BEGIN The data

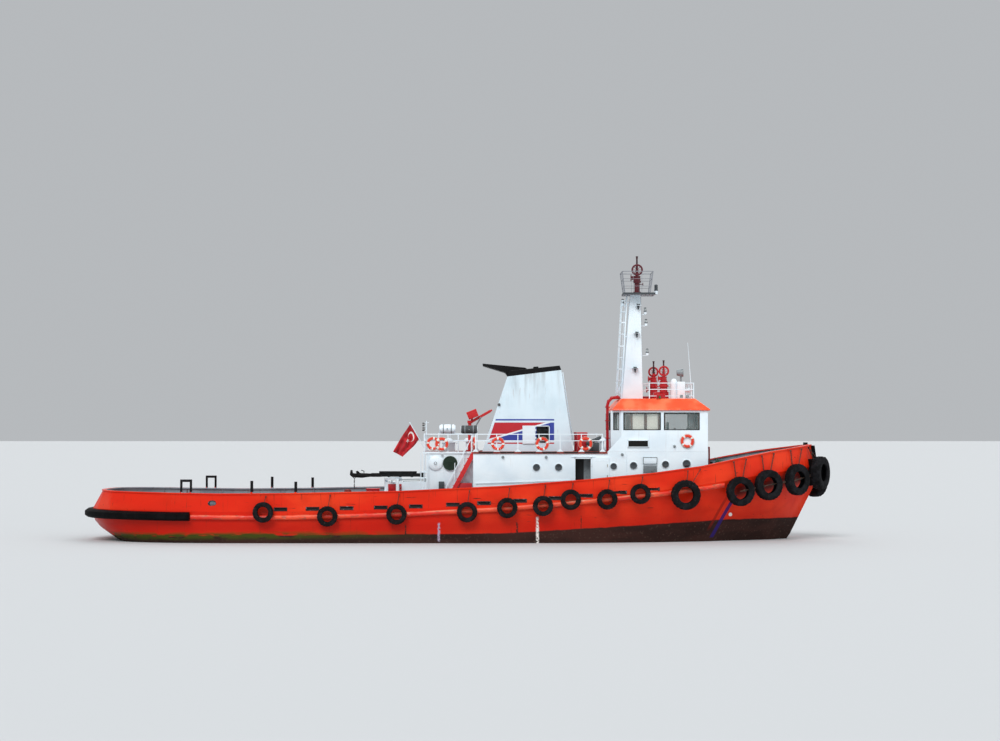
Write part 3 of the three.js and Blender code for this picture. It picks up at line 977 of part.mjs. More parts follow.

END The data
BEGIN The data

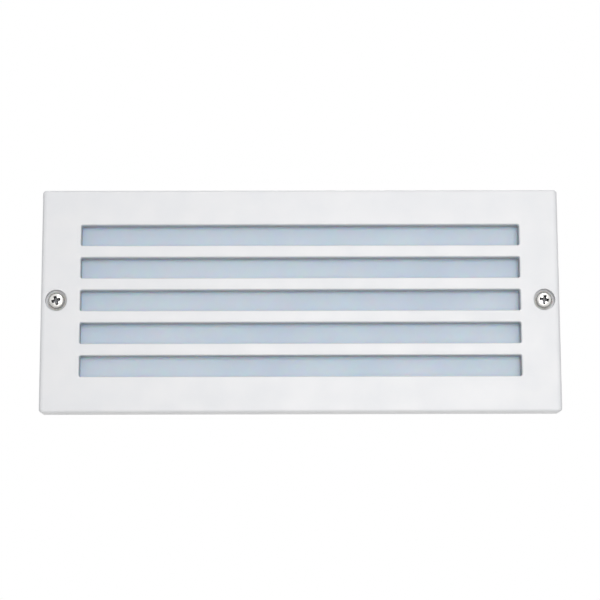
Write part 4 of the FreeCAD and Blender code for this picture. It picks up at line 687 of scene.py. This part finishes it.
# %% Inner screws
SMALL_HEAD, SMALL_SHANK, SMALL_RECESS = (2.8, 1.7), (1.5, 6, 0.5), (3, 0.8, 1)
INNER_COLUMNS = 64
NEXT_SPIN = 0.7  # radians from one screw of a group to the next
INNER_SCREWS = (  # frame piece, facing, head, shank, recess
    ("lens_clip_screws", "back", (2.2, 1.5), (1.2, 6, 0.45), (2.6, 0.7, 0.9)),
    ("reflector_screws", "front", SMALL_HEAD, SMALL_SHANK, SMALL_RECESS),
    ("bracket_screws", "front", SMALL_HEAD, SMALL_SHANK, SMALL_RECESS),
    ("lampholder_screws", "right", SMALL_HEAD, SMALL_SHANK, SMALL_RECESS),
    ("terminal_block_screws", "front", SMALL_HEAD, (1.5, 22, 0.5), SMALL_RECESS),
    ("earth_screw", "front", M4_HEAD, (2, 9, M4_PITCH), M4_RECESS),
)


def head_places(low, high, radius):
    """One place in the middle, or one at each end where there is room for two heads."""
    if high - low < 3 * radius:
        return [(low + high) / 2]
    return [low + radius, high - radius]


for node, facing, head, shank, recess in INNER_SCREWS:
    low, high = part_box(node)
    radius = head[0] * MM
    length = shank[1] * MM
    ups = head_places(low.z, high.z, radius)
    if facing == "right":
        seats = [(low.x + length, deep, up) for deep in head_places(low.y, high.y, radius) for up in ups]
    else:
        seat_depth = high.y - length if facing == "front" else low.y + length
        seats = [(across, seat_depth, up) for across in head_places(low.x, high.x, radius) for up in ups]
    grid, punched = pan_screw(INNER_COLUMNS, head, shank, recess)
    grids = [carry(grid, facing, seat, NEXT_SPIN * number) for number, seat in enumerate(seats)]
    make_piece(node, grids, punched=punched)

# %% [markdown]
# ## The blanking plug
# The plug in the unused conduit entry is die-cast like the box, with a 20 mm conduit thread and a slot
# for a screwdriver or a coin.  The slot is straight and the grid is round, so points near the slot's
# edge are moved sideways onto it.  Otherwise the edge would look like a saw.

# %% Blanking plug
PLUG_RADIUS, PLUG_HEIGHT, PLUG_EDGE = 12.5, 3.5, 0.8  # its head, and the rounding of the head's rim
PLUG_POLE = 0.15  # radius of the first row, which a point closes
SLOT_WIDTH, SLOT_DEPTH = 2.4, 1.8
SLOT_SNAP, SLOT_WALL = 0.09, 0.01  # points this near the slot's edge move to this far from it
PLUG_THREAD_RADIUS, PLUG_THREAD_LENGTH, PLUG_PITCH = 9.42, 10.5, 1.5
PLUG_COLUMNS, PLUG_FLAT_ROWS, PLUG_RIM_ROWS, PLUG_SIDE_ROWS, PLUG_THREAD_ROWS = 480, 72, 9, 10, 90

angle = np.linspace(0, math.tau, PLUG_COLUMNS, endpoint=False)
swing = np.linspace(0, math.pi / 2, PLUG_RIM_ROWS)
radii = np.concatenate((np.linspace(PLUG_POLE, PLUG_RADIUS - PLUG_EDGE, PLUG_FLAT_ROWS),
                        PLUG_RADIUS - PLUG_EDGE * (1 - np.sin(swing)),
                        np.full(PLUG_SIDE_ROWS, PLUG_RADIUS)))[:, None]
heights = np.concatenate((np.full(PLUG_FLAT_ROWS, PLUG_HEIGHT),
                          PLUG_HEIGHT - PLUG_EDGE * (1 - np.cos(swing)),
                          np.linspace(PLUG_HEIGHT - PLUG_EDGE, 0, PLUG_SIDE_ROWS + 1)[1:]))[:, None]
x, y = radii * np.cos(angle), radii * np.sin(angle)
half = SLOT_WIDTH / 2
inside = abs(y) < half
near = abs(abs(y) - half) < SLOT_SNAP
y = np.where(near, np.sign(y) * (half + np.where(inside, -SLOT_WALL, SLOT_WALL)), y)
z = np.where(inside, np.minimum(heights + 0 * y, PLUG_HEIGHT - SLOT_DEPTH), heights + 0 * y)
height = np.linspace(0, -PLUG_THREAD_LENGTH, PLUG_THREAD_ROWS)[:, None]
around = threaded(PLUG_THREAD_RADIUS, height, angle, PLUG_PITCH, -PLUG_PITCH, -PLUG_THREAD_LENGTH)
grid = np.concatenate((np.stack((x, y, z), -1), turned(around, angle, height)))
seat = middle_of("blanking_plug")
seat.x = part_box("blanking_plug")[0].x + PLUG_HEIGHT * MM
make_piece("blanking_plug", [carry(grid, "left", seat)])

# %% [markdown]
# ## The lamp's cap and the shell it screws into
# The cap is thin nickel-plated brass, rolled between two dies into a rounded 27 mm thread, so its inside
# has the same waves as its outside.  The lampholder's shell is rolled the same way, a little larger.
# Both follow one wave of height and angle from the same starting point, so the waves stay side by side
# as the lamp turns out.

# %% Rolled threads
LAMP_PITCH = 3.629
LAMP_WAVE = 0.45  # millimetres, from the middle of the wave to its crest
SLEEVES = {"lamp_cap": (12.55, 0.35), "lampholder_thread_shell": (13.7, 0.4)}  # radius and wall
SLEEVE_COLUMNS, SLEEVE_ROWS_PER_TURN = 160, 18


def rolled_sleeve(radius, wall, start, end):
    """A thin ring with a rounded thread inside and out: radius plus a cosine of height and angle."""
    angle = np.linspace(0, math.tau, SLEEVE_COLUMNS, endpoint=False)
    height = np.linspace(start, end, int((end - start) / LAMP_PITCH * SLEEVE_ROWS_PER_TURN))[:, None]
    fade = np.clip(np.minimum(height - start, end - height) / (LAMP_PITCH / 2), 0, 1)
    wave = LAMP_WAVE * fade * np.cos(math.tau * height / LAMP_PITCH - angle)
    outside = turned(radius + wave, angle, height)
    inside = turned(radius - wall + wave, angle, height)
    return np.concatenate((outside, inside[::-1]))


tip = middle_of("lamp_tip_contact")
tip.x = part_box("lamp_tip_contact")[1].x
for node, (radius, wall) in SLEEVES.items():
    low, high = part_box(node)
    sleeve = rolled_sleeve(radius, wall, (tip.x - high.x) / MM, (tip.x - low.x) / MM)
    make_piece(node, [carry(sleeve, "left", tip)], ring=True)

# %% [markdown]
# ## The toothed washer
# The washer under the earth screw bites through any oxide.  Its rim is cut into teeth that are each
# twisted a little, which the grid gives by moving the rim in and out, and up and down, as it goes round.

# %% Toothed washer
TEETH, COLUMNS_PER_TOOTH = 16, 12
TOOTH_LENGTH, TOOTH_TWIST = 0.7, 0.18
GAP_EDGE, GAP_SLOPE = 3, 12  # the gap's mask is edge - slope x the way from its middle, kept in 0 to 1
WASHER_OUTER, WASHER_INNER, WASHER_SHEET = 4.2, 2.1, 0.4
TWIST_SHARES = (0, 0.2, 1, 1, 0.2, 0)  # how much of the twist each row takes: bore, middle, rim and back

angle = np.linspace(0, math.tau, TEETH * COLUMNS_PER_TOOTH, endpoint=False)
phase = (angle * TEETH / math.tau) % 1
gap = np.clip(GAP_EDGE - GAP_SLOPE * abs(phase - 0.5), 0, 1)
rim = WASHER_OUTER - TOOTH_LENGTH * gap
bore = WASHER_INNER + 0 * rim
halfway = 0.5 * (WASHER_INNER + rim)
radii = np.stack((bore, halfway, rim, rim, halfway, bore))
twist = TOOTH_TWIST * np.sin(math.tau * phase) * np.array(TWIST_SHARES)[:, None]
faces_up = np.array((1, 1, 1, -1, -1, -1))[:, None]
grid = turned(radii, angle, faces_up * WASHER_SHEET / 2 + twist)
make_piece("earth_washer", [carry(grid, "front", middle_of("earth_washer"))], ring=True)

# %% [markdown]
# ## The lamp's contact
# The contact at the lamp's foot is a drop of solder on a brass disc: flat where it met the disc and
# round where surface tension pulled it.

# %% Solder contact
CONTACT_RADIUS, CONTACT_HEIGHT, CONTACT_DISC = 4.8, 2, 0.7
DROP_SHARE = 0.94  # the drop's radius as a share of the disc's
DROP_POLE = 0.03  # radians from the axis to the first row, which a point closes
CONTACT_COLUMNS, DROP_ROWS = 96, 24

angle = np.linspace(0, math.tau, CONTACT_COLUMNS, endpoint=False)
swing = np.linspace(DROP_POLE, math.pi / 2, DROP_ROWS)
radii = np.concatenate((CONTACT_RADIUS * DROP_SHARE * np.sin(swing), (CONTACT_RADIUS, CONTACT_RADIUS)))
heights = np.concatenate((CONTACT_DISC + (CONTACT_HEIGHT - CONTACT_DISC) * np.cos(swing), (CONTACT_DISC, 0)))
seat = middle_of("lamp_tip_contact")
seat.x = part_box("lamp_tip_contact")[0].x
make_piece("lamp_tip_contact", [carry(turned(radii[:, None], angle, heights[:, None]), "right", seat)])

END The data

_Short task_. Extract from the listing above the lines between the line containing "Write part 4" and the line containing "return [low + radius, high - radius]", keeping both of those lines. Output nothing else.

_Full solution_.
Write part 4 of the FreeCAD and Blender code for this picture. It picks up at line 687 of scene.py. This part finishes it.
# %% Inner screws
SMALL_HEAD, SMALL_SHANK, SMALL_RECESS = (2.8, 1.7), (1.5, 6, 0.5), (3, 0.8, 1)
INNER_COLUMNS = 64
NEXT_SPIN = 0.7  # radians from one screw of a group to the next
INNER_SCREWS = (  # frame piece, facing, head, shank, recess
    ("lens_clip_screws", "back", (2.2, 1.5), (1.2, 6, 0.45), (2.6, 0.7, 0.9)),
    ("reflector_screws", "front", SMALL_HEAD, SMALL_SHANK, SMALL_RECESS),
    ("bracket_screws", "front", SMALL_HEAD, SMALL_SHANK, SMALL_RECESS),
    ("lampholder_screws", "right", SMALL_HEAD, SMALL_SHANK, SMALL_RECESS),
    ("terminal_block_screws", "front", SMALL_HEAD, (1.5, 22, 0.5), SMALL_RECESS),
    ("earth_screw", "front", M4_HEAD, (2, 9, M4_PITCH), M4_RECESS),
)


def head_places(low, high, radius):
    """One place in the middle, or one at each end where there is room for two heads."""
    if high - low < 3 * radius:
        return [(low + high) / 2]
    return [low + radius, high - radius]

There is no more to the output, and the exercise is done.